When foreign missionaries had to leave the country, many people thought that the Christian faith would gradually become weak and die. But it was not so. Foreign missionaries leaving the country gave a great opportunity to Chinese Christians to affirm their faith in God which then became rooted in Chinese soil. Today the Christian faith, which was regarded by the majority of the Chinese people as a foreign culture in the past, has become an indigenous religion. Here my view is that the CCP is striving to continue to carry out this thrust through the Three-Self Patriotic Movement. This has given me a clearer realization that the Gospel has interacted with culture and that the spirit of God can work, leading all cultures to their fulfillment in Christ where there is love, justice, equality, freedom and identity. What I mean is that China’s experiences prove that God’s hand is still working in China’s culture.

According to party policy in China, if you are a religious believer, you cannot be a political power holder. Thus, it is clear that the mission carried on by Chinese Christians is not accomplished by using secular power but by their faith and trust in God and the power of the Holy Spirit. I, therefore, observed the persistent faith and sacrificial life of the Chinese Christians in their mission work that endured through the Cultural Revolution, living as good citizens today as a non-party political movement. In other words, it is like "leaven in bread." Today the increasing number of Chinese people, including some party members, who have converted to Christianity can be seen in China.

In 1981, after the era of the cultural revolutionary struggle was over, the new leadership led by Deng Xiaoping implemented an ambitious economic development program known as the Four Modernizations. It envisioned significant advances in agriculture, industry, defense and science and technology. China also opened up to foreign trade, investment and borrowing, including foreign tourism. In addition, special economic zones (SEZs) were established to attract foreign factories by offering a range of incentives, such as tax breaks and cheap land and labor. As more people became self-employed, the longstanding problems of unemployment and underemployment were diminished. (In order to propel economic growth, I noticed that factories were encouraged to produce consumer rather than capital goods, and people were also encouraged to consume.) In the countryside, the People’s Communes were dissolved, and land was redistributed into family-size units rented from the State. Production quotas were replaced by taxes. Peasants were also permitted to sell their surpluses for cash in the towns and cities. It is clear that China wants modernization; there is no harm in that. According to the experiences of Third World countries, however, spiritual and cultural values, which are the vein for communal life, have eroded with the coming of modernization. My question is: "Can China overcome the consequent problems of modernization?"

The Lord’s purpose is a mystery. In Romans 9:25-26, the words of the Old Testament book of Hosea are repeated:

"I will say to a people that were not mine, ‘You are my people,’.. .Instead of being told, ‘You are no people of mine,’ they will now be called the sons of the living God."

And in Romans 10:20, God expressed the words below through Isaiah:

"I have been found by those who did not seek me and have revealed myself to those who did not consult me."

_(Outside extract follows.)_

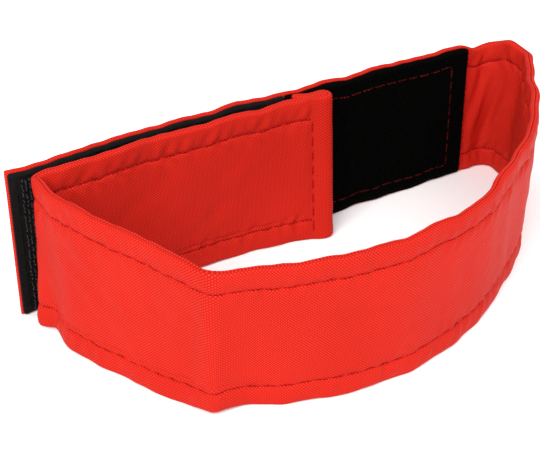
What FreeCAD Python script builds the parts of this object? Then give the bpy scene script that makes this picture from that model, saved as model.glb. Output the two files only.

These scriptures are really true for the Chinese people and have come to be fulfilled in the Chinese context today. My Biblical reflection on the religious freedom policy of China is that the policy is like "new wine in old bottles." The party policy, to become like "new wine in new bottles," is a great challenge for both local Chinese Christians and the world Christian community.

In conclusion, the words of a Chinese Christian have stuck in my mind: "The changes in China were the Lord’s purpose"; "God uses our government"; "Our responsibilities are to believe and trust God and to tell about life that God gives"; and "I believe that God can do everything."

(Ed. note: This story contains the reflections of the author after an exposure trip to Jiangsu Province in China from April 16 to 27,1992, that was organized by the Amity Foundation.)